Why I Don’t (Really) Mind When You Compare Your Dog to My Kid

A lot of my friends have dogs that they adore and don’t have kids, either because they aren’t at the right point in their lives yet or they don’t want kids. So when I do have the chance to get together with my kid-free friends, my story about my kid is often followed by them with a story about their dog. And I’m totally cool with that. Seriously. (Even if I can snap after too many jokes about the similarities when I’m already stressed – apologies to my sister-in-law.)

Photograph of golden retriever close up.

Here’s why I’m fine with you comparing your dog to my kid:
1) You’re looking for a way to relate.
For people who don’t have kids, it’s hard to know how to respond to someone droning on about changing diapers and sleep issues. What happened to the person who backpacked through South America? But both dogs and kids provide a way to talk about the domestic issues in our lives without being a total dullard.

2) They both take a level of time and emotional investment that people who don’t have pets or kids don’t realize.
As much as I love dogs, I am definitely not interested in getting one. They simply require too much time, emotional energy and attention that I don’t have. Dogs (unlike cats) are very social animals who need a lot of interaction to thrive.
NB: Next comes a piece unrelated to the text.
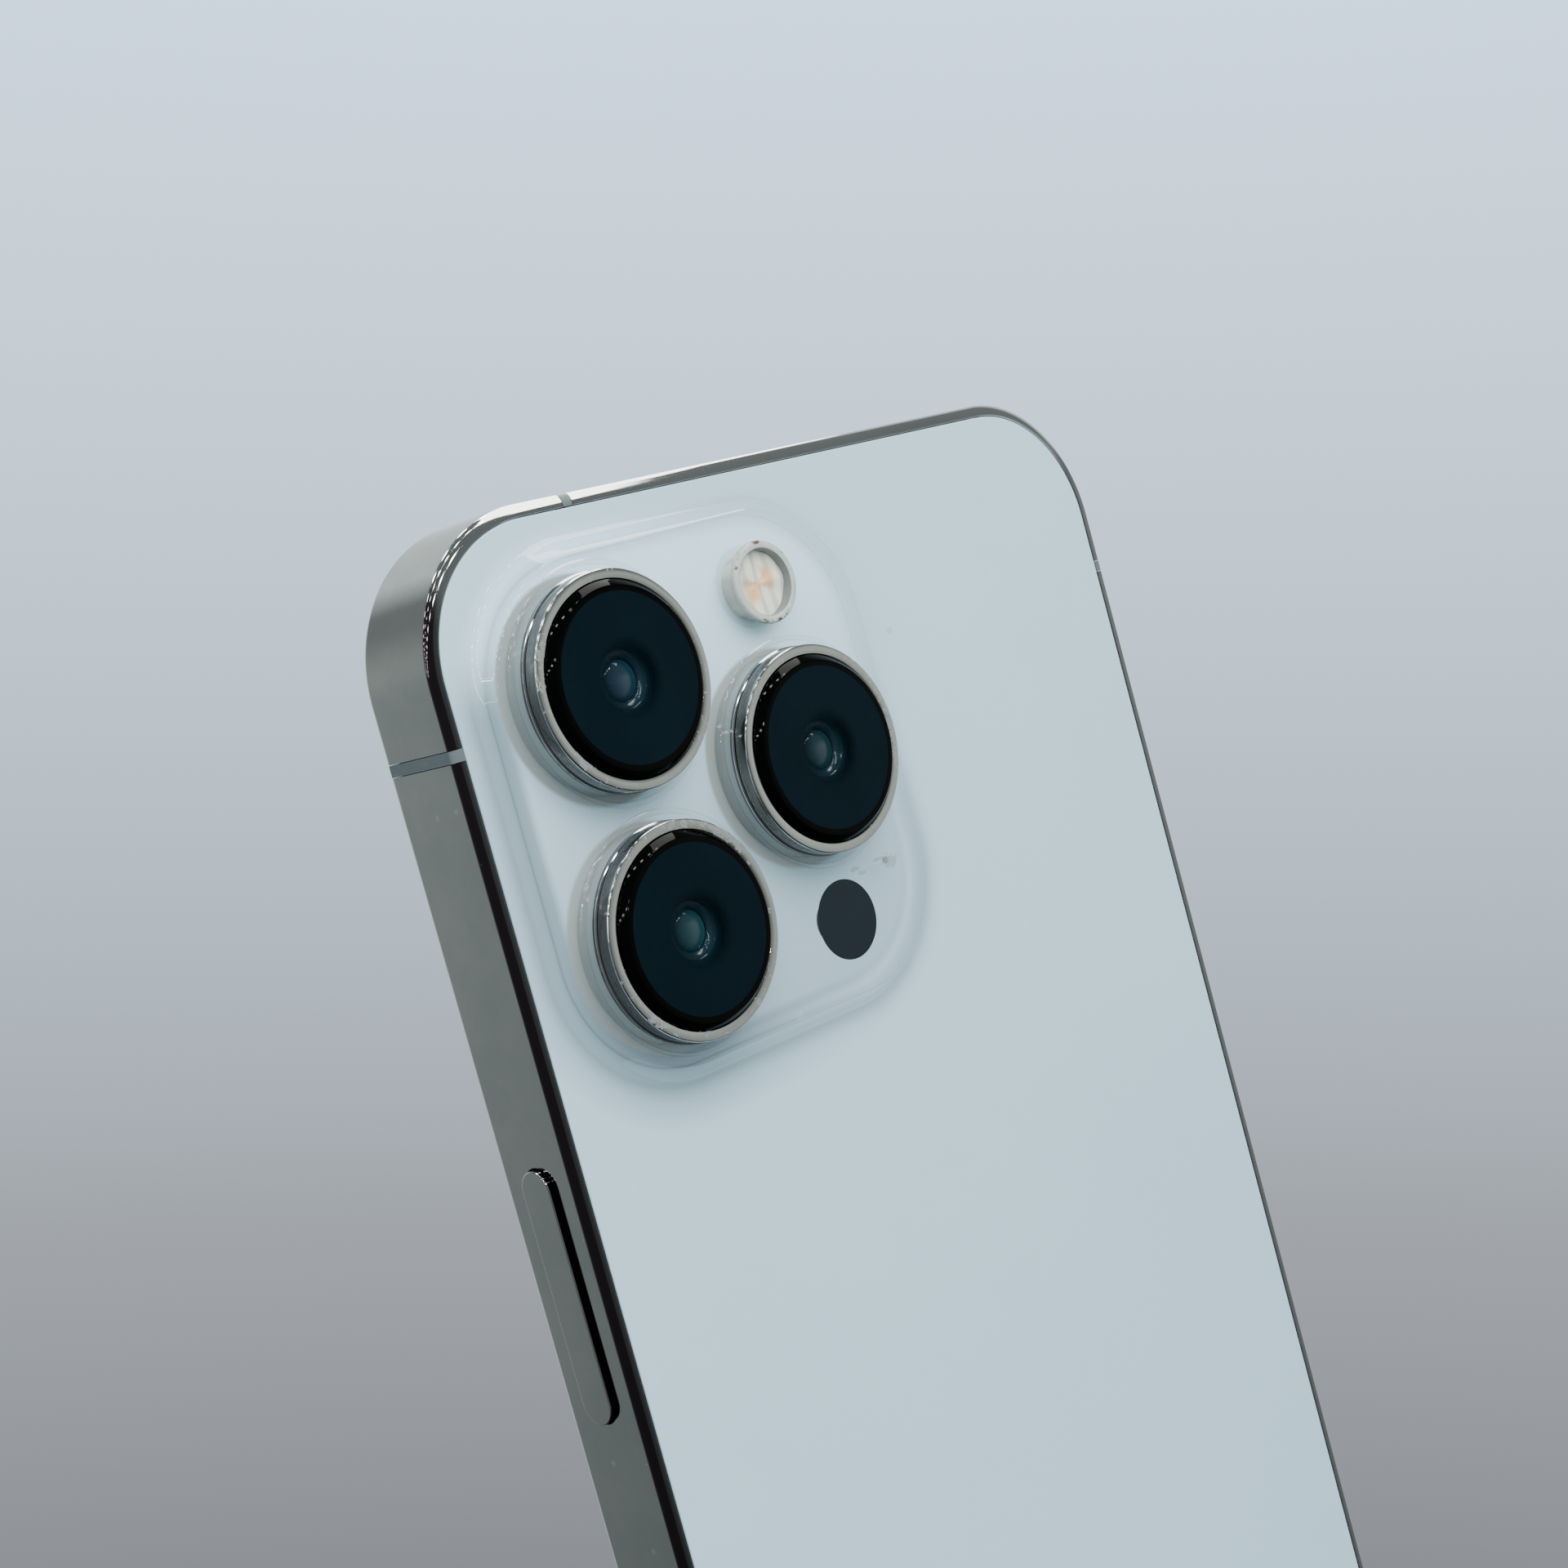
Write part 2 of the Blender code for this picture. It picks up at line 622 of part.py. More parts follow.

While you obviously have a very different relationship with your dog than I do with my kid, I totally respect your level of commitment to them and desire to talk about them.

3) They both rely on us for everything – and get into trouble when they don’t.
Dog stories and toddler stories are remarkably similar. They too often end with something destroyed and / or eaten that really, really shouldn’t have been.

4) We both have to deal with poop entirely too often.
Especially because my husband and I cloth diaper our son. At least we don’t have to pick it up in the yard. But total poop solidarity.

5) They’re smarter than my kid – for now.
Taking problem solving, language and social understanding into account, the average dog is actually smarter as a two year old. My kid is just past one, so he has some catching up to do to your pooch.

6) Dogs really are cute.
If you tolerate my Facebook photos of my kid, I’ll totally tolerate those of your dog.

7) You do understand the difference; you aren’t dumb.
As John at the Ask Your Dad blog points out, anyone who has any social skills at all knows that a dog isn’t the same as a human child. My friends are all smart enough to understand the difference between species.

8) I respect the fact that you don’t have kids.
A lot of my friends don’t want to have kids and I completely respect that. I’m not going to pretend that your dog fulfills a baby-shaped hole in your life because you don’t have a baby-shaped hole. Chastising folks who want to tell a story about their pet after you tell a story about your kid says to them, “Only I have the right to tell a story about my home life because there is something inherently more worthy than my story about my kids than your story about your pet.” But there isn’t – we all have our individual lives and want to share them with each other. The fact that you have different experiences than me makes you interesting. Plus, we parents sometimes like talking about something other than kids – including dogs.

So what are your favorite dog or dog and kid stories?